As a baby, John, just 18 months old, and his bewildered young siblings, Chris, 4, and Doundie, 6, were thrust into the care of a woman who had converted her Long Beach home into a foster kids’ barracks. Like many, but not all, caregivers in the foster-child system, she was maximizing her profits from a system that pays people to be parents. When he finally got to grade school, John struggled with the dawning knowledge that somewhere out there, his real parents — two people he could not identify in a police lineup if he had to — were drug addicts incapacitated by heroin, meth and PCP.

One of the most important adults in his life, always, was his social worker — but many of them are desensitized to unloved, abandoned kids. It was not until almost 14 years after the government stepped in, when John was 15 and his brother and sister were older and on their own, that a caring foster mom, not in it for the money, finally took him in. But over Christmas 2007, the stressed-out woman, needing expert help from DCFS to handle the tall, rowdy, distrusting teenager, ran up against a DCFS social worker who didn’t want to work the few extra hours that would have cut into her own holiday.

Foster mom Dylan Kendall couldn’t handle John alone — and, in fact, with the vast resources of DCFS, she never should have been expected to. Filled with sorrow but left with no choice, she ordered John out of her home — and, like thousands of foster kids in L.A. raised by the government, he soon became homeless.

After that, his young life quickly went to hell. He turned 18, the age at which foster kids are “terminated” — considered emancipated from government care. When he tried to get into Job Corps and the Army he was denied because he had accrued an eye-popping $1,270 in fines from Metro for skipping Red Line fares to see his baby son, Adrian, in South Central Los Angeles. Until he cleared up that record, stemming from his lack of a mere $30 in fares, the Job Corps, military and other agencies would not give him a chance. But without a chance, John couldn’t raise $1,270 to clear his record.

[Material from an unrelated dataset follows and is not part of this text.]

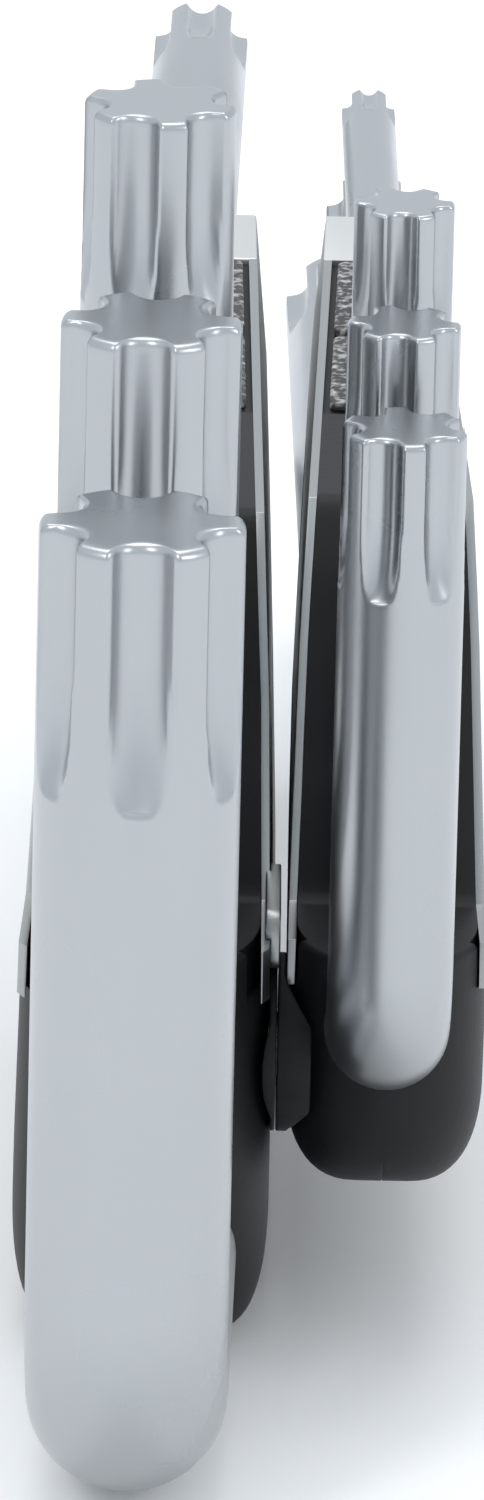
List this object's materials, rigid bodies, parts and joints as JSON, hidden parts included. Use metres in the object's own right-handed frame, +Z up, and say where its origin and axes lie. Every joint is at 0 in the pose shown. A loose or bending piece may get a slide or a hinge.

The vast majority of Southern Californians have no idea that foster children are systematically ejected from their homes — whether a longtime foster family they love or a dysfunctional group home — and onto the street at 18, when most teens are getting ready for college or squeezing their parents for summer spending money. The reality facing John is often described in statistics: One-fourth of foster kids will be incarcerated, one-fifth will become homeless, one-third will suffer major depression, and only 2 percent will ever graduate from college.